En javanais, il n’y a pas de mot pour « mauvais » : le mot généralement employé, ala, signifie « qui n’est pas bon » dans un sens non moral. A la dichotomie morale « bien » et « mal », les Javanais préfèrent et font usage de deux catégories esthétiques : alus et kasar. La première renvoie au « beau », à l’« élégant », au « souple », au « poli », etc. Alus est signe de l’harmonie parfaite : si une société est en harmonie, tout s’écoulera de manière douce. A l’inverse, kasar est la marque du non-contrôle et de l’immaturité. Alus est signe de force et kasar, signe de faiblesse. L’éthique javanaise comporte donc l’idée d’« erreur » – ce qui est faux, erroné, impropre … – mais pas celle de « mal », qui est un jugement moral.

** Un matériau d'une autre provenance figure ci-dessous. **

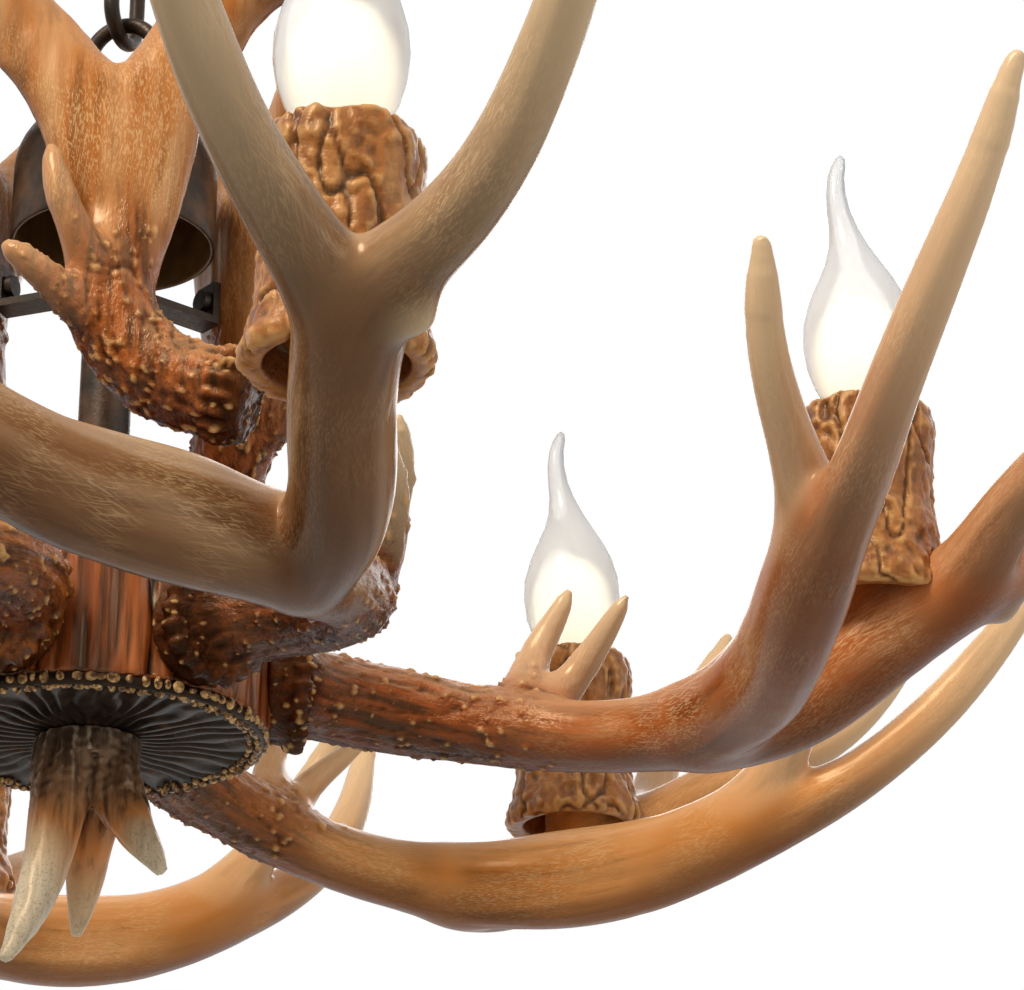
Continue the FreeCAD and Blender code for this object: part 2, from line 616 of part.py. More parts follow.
# ---- lamp cups, holders and lamps
def candle_cup(index, clearance):
    foot, waist, top = CUP_FOOT_RADIUS, CUP_WAIST_RADIUS, CUP_TOP_RADIUS
    height = CUP_HEIGHT
    floor = CUP_FLOOR
    deck = CUP_FLOOR + CUP_FLOOR_THICKNESS
    outline = [
        (foot - 1, 0), (foot, 3), (foot - 2, 9), (waist + 1, 17), (waist, 30), (waist + 0.5, 46),
        (top, 55), (top - 1, height),
    ]
    inside = [
        (CUP_BORE_RADIUS, height), (CUP_BORE_RADIUS, deck), (CUP_SCREW_DIAMETER / 2 + THREAD_CLEARANCE, deck),
        (CUP_SCREW_DIAMETER / 2 + THREAD_CLEARANCE, floor), (waist - CUP_WALL, floor), (foot - 2 * CUP_WALL, 0),
    ]
    cup = revolved(outline + inside, cup_foot(index))
    return cup.cut(placed_on_arm(clearance, index))


def lampholder(index):
    base = cup_foot(index) + Vector(0, 0, CUP_FLOOR + CUP_FLOOR_THICKNESS)
    body = cylinder(HOLDER_RADIUS, HOLDER_HEIGHT, base)
    bore = cylinder(CAP_RADIUS + CAP_CLEARANCE, HOLDER_HEIGHT, base + Vector(0, 0, cap_floor()))
    well_radius = CUP_SCREW_HEAD / 2 + CUP_SCREW_HEAD_SPACE
    screw_well = cylinder(well_radius, HOLDER_HEIGHT, base + Vector(0, 0, HOLDER_BASE))
    screw_hole = cylinder(CUP_SCREW_DIAMETER / 2 + THREAD_CLEARANCE, HOLDER_HEIGHT, base)
    return body.cut([bore, screw_well, screw_hole])


def cap_floor():
    """Floor of the lamp's bore above the holder's foot."""
    return HOLDER_HEIGHT - CAP_HEIGHT


def cup_screws():
    screws = []
    for index in range(ARM_COUNT):
        head_base = cup_foot(index) + Vector(0, 0, CUP_FLOOR + CUP_FLOOR_THICKNESS + HOLDER_BASE)
        head = cylinder(CUP_SCREW_HEAD / 2, CUP_SCREW_HEAD_HEIGHT, head_base)
        shank = cylinder(CUP_SCREW_DIAMETER / 2, CUP_SCREW_LENGTH, head_base - Vector(0, 0, CUP_SCREW_LENGTH))
        screws.append(head.fuse(shank))
    return Part.makeCompound(screws)


def lamp_base(index):
    """Where a lamp's cap stands."""
    return cup_foot(index) + Vector(0, 0, CUP_FLOOR + CUP_FLOOR_THICKNESS + cap_floor() + CAP_LIFT)


def lamp_cap(index):
    base = lamp_base(index)
    contact = cylinder(CAP_CONTACT_RADIUS, CAP_CONTACT_HEIGHT, base)
    shell_base = base + Vector(0, 0, CAP_CONTACT_HEIGHT)
    shell = cylinder(CAP_RADIUS, CAP_HEIGHT - CAP_CONTACT_HEIGHT, shell_base)
    return contact.fuse(shell)


def glass_envelope(shrink):
    """The candle lamp's outline, drawn in by shrink; the drawn-in one stops short of the solid tip."""
    line = Part.BSplineCurve()
    line.interpolate([Vector(side, radius, height) for side, height, radius in GLASS_STATIONS])
    start, end = line.FirstParameter, line.LastParameter
    stations = [line.value(start + (end - start) * step / GLASS_STEPS) for step in range(GLASS_STEPS + 1)]
    points = [Vector(station.x, 0, station.z) for station in stations]
    rings = []
    for step in range(GLASS_INNER_STEPS if shrink else GLASS_STEPS + 1):
        direction = station_direction(points, step) if step else UP
        radius = max(stations[step].y - shrink, GLASS_WALL / 2)
        centre = points[step] if step else UP * shrink
        rings.append(oval(centre, direction, radius, radius, ACROSS))
    return Part.makeLoft(rings, True, True)


def lamp_glass(index, envelope):
    glass = turned(envelope, GLASS_BEND_TURN)
    glass.translate(lamp_base(index) + Vector(0, 0, CAP_HEIGHT))
    return glass


# ---- upper antlers
def upper_azimuth(index):
    return UPPER_AZIMUTH + index * 360.0 / UPPER_COUNT


def upper_bracket():
    ring_base = Vector(0, 0, at_arms(BRACKET_LEVEL))
    plate_top = BRACKET_ARM_THICKNESS
    tab_height = 2 * ANTLER_BOSS_RADIUS + plate_top
    pieces = [cylinder(BRACKET_RING_RADIUS, BRACKET_RING_HEIGHT, ring_base)]
    for index in range(UPPER_COUNT):
        plate = Part.makeBox(
            BRACKET_REACH, BRACKET_ARM_WIDTH, plate_top, ring_base - Vector(0, BRACKET_ARM_WIDTH / 2, 0))
        tab_corner = ring_base + Vector(BRACKET_REACH - plate_top, -BRACKET_ARM_WIDTH / 2, 0)
        tab = Part.makeBox(plate_top, BRACKET_ARM_WIDTH, tab_height, tab_corner)
        hole = cylinder(
            ANTLER_SCREW_DIAMETER / 2 + THREAD_CLEARANCE, BRACKET_ARM_THICKNESS,
            ring_base + Vector(BRACKET_REACH - plate_top, 0, screw_rise()), OUTWARD)
        pieces.append(turned(plate.fuse(tab).cut(hole), upper_azimuth(index)))
    body = fused(pieces)
    return body.cut(cylinder(STEM_RADIUS + THREAD_CLEARANCE, BRACKET_RING_HEIGHT, ring_base))


def screw_rise():
    """Height of an antler's screw above the bracket's underside."""
    return BRACKET_ARM_THICKNESS + ANTLER_BOSS_RADIUS


def upper_screws():
    screws = []
    for index in range(UPPER_COUNT):
        seat = Vector(BRACKET_REACH - BRACKET_ARM_THICKNESS, 0, at_arms(BRACKET_LEVEL) + screw_rise())
        head = cylinder(
            ANTLER_SCREW_HEAD / 2, ANTLER_SCREW_HEAD_HEIGHT,
            seat - OUTWARD * ANTLER_SCREW_HEAD_HEIGHT, OUTWARD)
        shank = cylinder(ANTLER_SCREW_DIAMETER / 2, ANTLER_SCREW_LENGTH, seat, OUTWARD)
        screws.append(turned(head.fuse(shank), upper_azimuth(index)))
    return Part.makeCompound(screws)


def upper_antler(index, casting):
    antler = turned(casting, index * 360.0 / UPPER_COUNT)
    antler.translate(Vector(0, 0, ARM_LEVEL))
    seat = Vector(BRACKET_REACH, 0, at_arms(BRACKET_LEVEL) + screw_rise())
    boss = cylinder(ANTLER_BOSS_RADIUS, ANTLER_BOSS_DEPTH, seat, OUTWARD)
    hole_depth = ANTLER_SCREW_LENGTH - BRACKET_ARM_THICKNESS + STUD_END_SPACE
    hole = cylinder(ANTLER_SCREW_DIAMETER / 2 + THREAD_CLEARANCE, hole_depth, seat, OUTWARD)
    return antler.fuse(turned(boss, upper_azimuth(index))).cut(turned(hole, upper_azimuth(index)))


def upper_casting():
    return fused([antler_branch(stations, ACROSS) for stations in UPPER_PATHS.values()])


# ---- finial
def finial():
    top = at_arms(BASE_DISC_BOTTOM)
    crown = cylinder(FINIAL_CROWN_RADIUS, FINIAL_CROWN_HEIGHT, Vector(0, 0, top - FINIAL_CROWN_HEIGHT))
    tines = []
    for stations in FINIAL_TINES:
        tine = antler_branch([(x, y, z - FINIAL_INSET, r, r) for x, y, z, r in stations], ACROSS)
        tine.translate(Vector(0, 0, top))
        tines.append(tine)
    depth = FINIAL_STUD_LENGTH / 2
    hole = cylinder(STUD_DIAMETER / 2 + THREAD_CLEARANCE, depth, Vector(0, 0, top - depth))
    return crown.fuse(tines).cut(hole)


def finial_stud():
    top = at_arms(BASE_DISC_BOTTOM)
    stud_base = Vector(0, 0, top - FINIAL_STUD_LENGTH / 2 + STUD_END_SPACE)
    stud = cylinder(STUD_DIAMETER / 2, FINIAL_STUD_LENGTH - STUD_END_SPACE, stud_base)
    nut_base = Vector(0, 0, at_arms(HUB_BOTTOM))
    nut = hexagon_prism(STUD_NUT_FLATS, NUT_HEIGHT, nut_base)
    return stud.fuse(nut)


def main():
    os.makedirs("parts", exist_ok=True)
    save("canopy", canopy())
    save("canopy_bracket", canopy_bracket())
    save("canopy_nipple", canopy_nipple())
    save("canopy_nuts", canopy_nuts())
    save("terminal_block", terminal_block())
    save("canopy_loop", canopy_loop())
    for index in range(CHAIN_LINKS):
        save("chain_link_%d" % (index + 1), chain_link(index))
    save("fixture_loop", fixture_loop())
    save("bell_cap", bell_cap())
    save("bell_nut", bell_nut())
    save("stem_nipple", stem_nipple())
    save("stem_pipe", stem_pipe())
    save("stem_nuts", stem_nuts())
    save("hub_trunk", hub_trunk())
    save("hub_base_disc", hub_base_disc())
    save("hub_rim", hub_rim())
    save("arm_studs", arm_studs())
    save("arm_nuts", arm_nuts())
    casting = arm_casting()
    clearance = saddle_clearance()
    envelope = glass_envelope(0).cut(glass_envelope(GLASS_WALL))
    for index in range(ARM_COUNT):
        number = index + 1
        save("arm_antler_%d" % number, arm_antler(index, casting))
        save("candle_cup_%d" % number, candle_cup(index, clearance))
        save("lampholder_%d" % number, lampholder(index))
        save("lamp_cap_%d" % number, lamp_cap(index))
        save("lamp_glass_%d" % number, lamp_glass(index, envelope))
    save("cup_screws", cup_screws())
    save("upper_bracket", upper_bracket())
    save("upper_screws", upper_screws())
    crown = upper_casting()
    for index in range(UPPER_COUNT):
        save("upper_antler_%d" % (index + 1), upper_antler(index, crown))
    save("finial", finial())
    save("finial_stud", finial_stud())


main()
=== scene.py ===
import json
import math

import bmesh
import bpy
import numpy as np
from bpy.props import FloatProperty, FloatVectorProperty, IntProperty, PointerProperty
from mathutils import Matrix, Vector, noise


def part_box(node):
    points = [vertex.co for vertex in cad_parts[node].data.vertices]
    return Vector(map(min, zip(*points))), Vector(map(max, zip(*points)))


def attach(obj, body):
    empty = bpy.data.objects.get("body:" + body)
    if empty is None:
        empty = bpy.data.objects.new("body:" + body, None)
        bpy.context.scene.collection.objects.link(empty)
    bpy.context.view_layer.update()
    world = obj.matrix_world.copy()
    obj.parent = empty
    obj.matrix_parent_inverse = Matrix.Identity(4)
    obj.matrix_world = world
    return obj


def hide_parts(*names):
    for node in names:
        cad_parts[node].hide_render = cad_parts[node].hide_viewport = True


bl_info = {
    "name": "Antler chandelier dressing",
    "version": (1, 0, 0),
    "blender": (4, 5, 0),
    "location": "View3D > Sidebar > Chandelier",
    "description": "Carves, stains and lights the antler chandelier round its packed model",
    "category": "Object",
}

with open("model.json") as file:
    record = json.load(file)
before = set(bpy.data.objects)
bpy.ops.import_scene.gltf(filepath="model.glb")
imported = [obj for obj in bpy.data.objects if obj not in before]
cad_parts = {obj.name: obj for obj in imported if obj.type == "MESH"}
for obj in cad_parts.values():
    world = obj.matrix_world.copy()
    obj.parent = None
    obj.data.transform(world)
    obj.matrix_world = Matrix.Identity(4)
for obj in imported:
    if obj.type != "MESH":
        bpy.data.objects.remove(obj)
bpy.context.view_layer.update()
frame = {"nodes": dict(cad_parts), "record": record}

MM = 0.001
ARMS = 6
UPPER_ANTLERS = 3
HUB_DROP = 0.016                # underside of the trunk below the level of the arms
ARM_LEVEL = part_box("hub_trunk")[0][2] + HUB_DROP
FIRST_AZIMUTH = 5.0
HUB_FLAT = 0.051                # from the axis to the flats that the arms seat on
NECK_LENGTH = 0.008

# How each casting is turned in its seat: swing about Z, lift of its far end, twist, in degrees.
ARM_SEATS = [(1, 2, 0), (-6, 0.5, 2), (-8, -7, -6), (-2, 0, 0), (-4, 0, 1), (-5, -3, 1)]
ARM_STAINS = ("russet", "golden", "golden", "russet", "golden", "smoky")
BASE_ENDS = {"golden": 0.118, "russet": 0.118, "smoky": 0.150}  # length of an arm's dark, pearled base
UPPER_BASE_END = 0.090          # the same on an upper antler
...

En fin de compte, la vraie différence entre l’éthique javanaise et l’éthique occidentale, c’est que la première est prudentielle – et requiert la subordination absolue de l’individu aux besoins de l’harmonie sociale – alors que la seconde est une éthique du devoir, de l’action, reposant sur la volonté, la conscience personnelle et les attitudes morales intérieures des individus.